▶ _Dataset content_
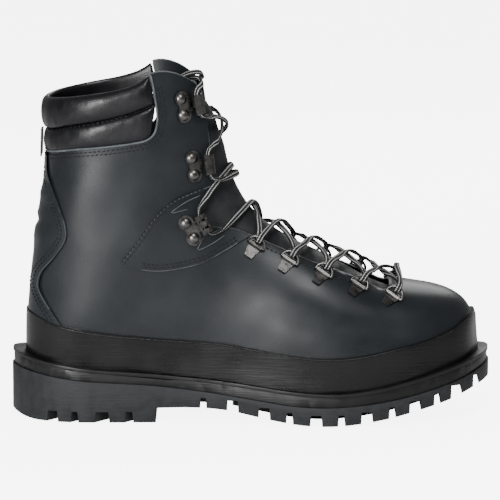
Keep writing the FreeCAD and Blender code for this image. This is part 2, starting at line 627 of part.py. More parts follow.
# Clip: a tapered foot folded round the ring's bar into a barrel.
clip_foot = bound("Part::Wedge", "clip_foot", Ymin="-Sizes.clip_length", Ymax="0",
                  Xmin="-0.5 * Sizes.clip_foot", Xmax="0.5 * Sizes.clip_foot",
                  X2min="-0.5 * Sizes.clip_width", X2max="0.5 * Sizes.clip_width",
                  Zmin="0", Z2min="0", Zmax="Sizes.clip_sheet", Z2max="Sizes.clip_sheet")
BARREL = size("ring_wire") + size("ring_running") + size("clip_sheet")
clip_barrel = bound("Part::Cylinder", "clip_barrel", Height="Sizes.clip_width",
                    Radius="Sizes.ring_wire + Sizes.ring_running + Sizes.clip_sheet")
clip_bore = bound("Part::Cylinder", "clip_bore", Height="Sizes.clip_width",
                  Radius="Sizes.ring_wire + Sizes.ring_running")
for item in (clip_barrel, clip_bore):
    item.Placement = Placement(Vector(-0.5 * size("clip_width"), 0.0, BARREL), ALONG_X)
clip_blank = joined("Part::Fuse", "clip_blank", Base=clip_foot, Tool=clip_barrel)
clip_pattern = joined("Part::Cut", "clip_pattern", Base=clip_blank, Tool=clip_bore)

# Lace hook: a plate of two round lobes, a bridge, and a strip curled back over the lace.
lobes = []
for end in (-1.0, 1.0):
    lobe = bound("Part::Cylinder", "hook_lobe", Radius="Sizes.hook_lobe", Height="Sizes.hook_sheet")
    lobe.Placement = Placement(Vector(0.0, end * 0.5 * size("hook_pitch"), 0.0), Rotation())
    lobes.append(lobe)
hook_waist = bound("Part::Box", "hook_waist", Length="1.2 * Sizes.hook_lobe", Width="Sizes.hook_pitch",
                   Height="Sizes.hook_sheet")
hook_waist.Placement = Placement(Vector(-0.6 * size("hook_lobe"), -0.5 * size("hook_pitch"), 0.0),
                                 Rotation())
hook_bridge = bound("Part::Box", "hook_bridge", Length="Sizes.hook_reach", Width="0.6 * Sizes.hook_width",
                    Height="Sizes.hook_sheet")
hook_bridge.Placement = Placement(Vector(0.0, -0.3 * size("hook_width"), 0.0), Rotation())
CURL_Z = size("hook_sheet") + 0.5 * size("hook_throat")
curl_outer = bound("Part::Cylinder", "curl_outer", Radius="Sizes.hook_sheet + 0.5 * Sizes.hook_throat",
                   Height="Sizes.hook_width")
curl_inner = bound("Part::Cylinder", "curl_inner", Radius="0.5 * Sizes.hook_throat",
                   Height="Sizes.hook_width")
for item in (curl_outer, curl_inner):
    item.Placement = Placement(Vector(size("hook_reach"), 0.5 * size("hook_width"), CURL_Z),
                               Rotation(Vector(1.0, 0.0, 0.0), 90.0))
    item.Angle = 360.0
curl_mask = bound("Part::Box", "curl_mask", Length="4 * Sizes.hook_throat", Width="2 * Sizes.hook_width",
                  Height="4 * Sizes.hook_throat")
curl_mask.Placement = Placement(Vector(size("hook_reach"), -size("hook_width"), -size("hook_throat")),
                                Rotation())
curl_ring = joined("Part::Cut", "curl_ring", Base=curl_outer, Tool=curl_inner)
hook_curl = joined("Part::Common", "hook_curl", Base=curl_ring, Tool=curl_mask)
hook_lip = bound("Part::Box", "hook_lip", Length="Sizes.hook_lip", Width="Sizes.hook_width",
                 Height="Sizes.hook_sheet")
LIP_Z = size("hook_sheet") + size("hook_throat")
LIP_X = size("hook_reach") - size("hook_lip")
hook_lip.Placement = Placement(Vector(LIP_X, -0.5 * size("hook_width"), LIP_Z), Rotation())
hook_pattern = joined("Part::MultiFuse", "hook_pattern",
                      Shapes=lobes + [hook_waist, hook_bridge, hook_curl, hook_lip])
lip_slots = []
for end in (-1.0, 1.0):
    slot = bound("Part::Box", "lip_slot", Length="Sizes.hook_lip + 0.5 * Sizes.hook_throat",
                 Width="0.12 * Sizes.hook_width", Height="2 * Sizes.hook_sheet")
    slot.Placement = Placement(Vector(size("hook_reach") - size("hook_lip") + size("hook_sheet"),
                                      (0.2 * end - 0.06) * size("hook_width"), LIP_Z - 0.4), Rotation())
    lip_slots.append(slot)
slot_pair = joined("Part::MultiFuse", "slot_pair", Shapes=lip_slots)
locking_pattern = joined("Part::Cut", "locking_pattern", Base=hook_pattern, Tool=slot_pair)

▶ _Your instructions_
Each line above must be printed exactly as it appears.

▶ _Task response_
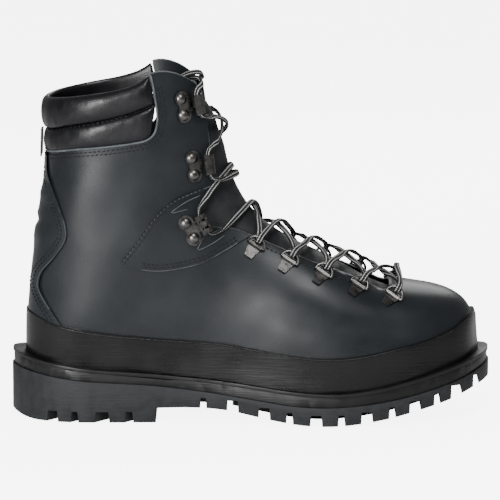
Keep writing the FreeCAD and Blender code for this image. This is part 2, starting at line 627 of part.py. More parts follow.
# Clip: a tapered foot folded round the ring's bar into a barrel.
clip_foot = bound("Part::Wedge", "clip_foot", Ymin="-Sizes.clip_length", Ymax="0",
                  Xmin="-0.5 * Sizes.clip_foot", Xmax="0.5 * Sizes.clip_foot",
                  X2min="-0.5 * Sizes.clip_width", X2max="0.5 * Sizes.clip_width",
                  Zmin="0", Z2min="0", Zmax="Sizes.clip_sheet", Z2max="Sizes.clip_sheet")
BARREL = size("ring_wire") + size("ring_running") + size("clip_sheet")
clip_barrel = bound("Part::Cylinder", "clip_barrel", Height="Sizes.clip_width",
                    Radius="Sizes.ring_wire + Sizes.ring_running + Sizes.clip_sheet")
clip_bore = bound("Part::Cylinder", "clip_bore", Height="Sizes.clip_width",
                  Radius="Sizes.ring_wire + Sizes.ring_running")
for item in (clip_barrel, clip_bore):
    item.Placement = Placement(Vector(-0.5 * size("clip_width"), 0.0, BARREL), ALONG_X)
clip_blank = joined("Part::Fuse", "clip_blank", Base=clip_foot, Tool=clip_barrel)
clip_pattern = joined("Part::Cut", "clip_pattern", Base=clip_blank, Tool=clip_bore)

# Lace hook: a plate of two round lobes, a bridge, and a strip curled back over the lace.
lobes = []
for end in (-1.0, 1.0):
    lobe = bound("Part::Cylinder", "hook_lobe", Radius="Sizes.hook_lobe", Height="Sizes.hook_sheet")
    lobe.Placement = Placement(Vector(0.0, end * 0.5 * size("hook_pitch"), 0.0), Rotation())
    lobes.append(lobe)
hook_waist = bound("Part::Box", "hook_waist", Length="1.2 * Sizes.hook_lobe", Width="Sizes.hook_pitch",
                   Height="Sizes.hook_sheet")
hook_waist.Placement = Placement(Vector(-0.6 * size("hook_lobe"), -0.5 * size("hook_pitch"), 0.0),
                                 Rotation())
hook_bridge = bound("Part::Box", "hook_bridge", Length="Sizes.hook_reach", Width="0.6 * Sizes.hook_width",
                    Height="Sizes.hook_sheet")
hook_bridge.Placement = Placement(Vector(0.0, -0.3 * size("hook_width"), 0.0), Rotation())
CURL_Z = size("hook_sheet") + 0.5 * size("hook_throat")
curl_outer = bound("Part::Cylinder", "curl_outer", Radius="Sizes.hook_sheet + 0.5 * Sizes.hook_throat",
                   Height="Sizes.hook_width")
curl_inner = bound("Part::Cylinder", "curl_inner", Radius="0.5 * Sizes.hook_throat",
                   Height="Sizes.hook_width")
for item in (curl_outer, curl_inner):
    item.Placement = Placement(Vector(size("hook_reach"), 0.5 * size("hook_width"), CURL_Z),
                               Rotation(Vector(1.0, 0.0, 0.0), 90.0))
    item.Angle = 360.0
curl_mask = bound("Part::Box", "curl_mask", Length="4 * Sizes.hook_throat", Width="2 * Sizes.hook_width",
                  Height="4 * Sizes.hook_throat")
curl_mask.Placement = Placement(Vector(size("hook_reach"), -size("hook_width"), -size("hook_throat")),
                                Rotation())
curl_ring = joined("Part::Cut", "curl_ring", Base=curl_outer, Tool=curl_inner)
hook_curl = joined("Part::Common", "hook_curl", Base=curl_ring, Tool=curl_mask)
hook_lip = bound("Part::Box", "hook_lip", Length="Sizes.hook_lip", Width="Sizes.hook_width",
                 Height="Sizes.hook_sheet")
LIP_Z = size("hook_sheet") + size("hook_throat")
LIP_X = size("hook_reach") - size("hook_lip")
hook_lip.Placement = Placement(Vector(LIP_X, -0.5 * size("hook_width"), LIP_Z), Rotation())
hook_pattern = joined("Part::MultiFuse", "hook_pattern",
                      Shapes=lobes + [hook_waist, hook_bridge, hook_curl, hook_lip])
lip_slots = []
for end in (-1.0, 1.0):
    slot = bound("Part::Box", "lip_slot", Length="Sizes.hook_lip + 0.5 * Sizes.hook_throat",
                 Width="0.12 * Sizes.hook_width", Height="2 * Sizes.hook_sheet")
    slot.Placement = Placement(Vector(size("hook_reach") - size("hook_lip") + size("hook_sheet"),
                                      (0.2 * end - 0.06) * size("hook_width"), LIP_Z - 0.4), Rotation())
    lip_slots.append(slot)
slot_pair = joined("Part::MultiFuse", "slot_pair", Shapes=lip_slots)
locking_pattern = joined("Part::Cut", "locking_pattern", Base=hook_pattern, Tool=slot_pair)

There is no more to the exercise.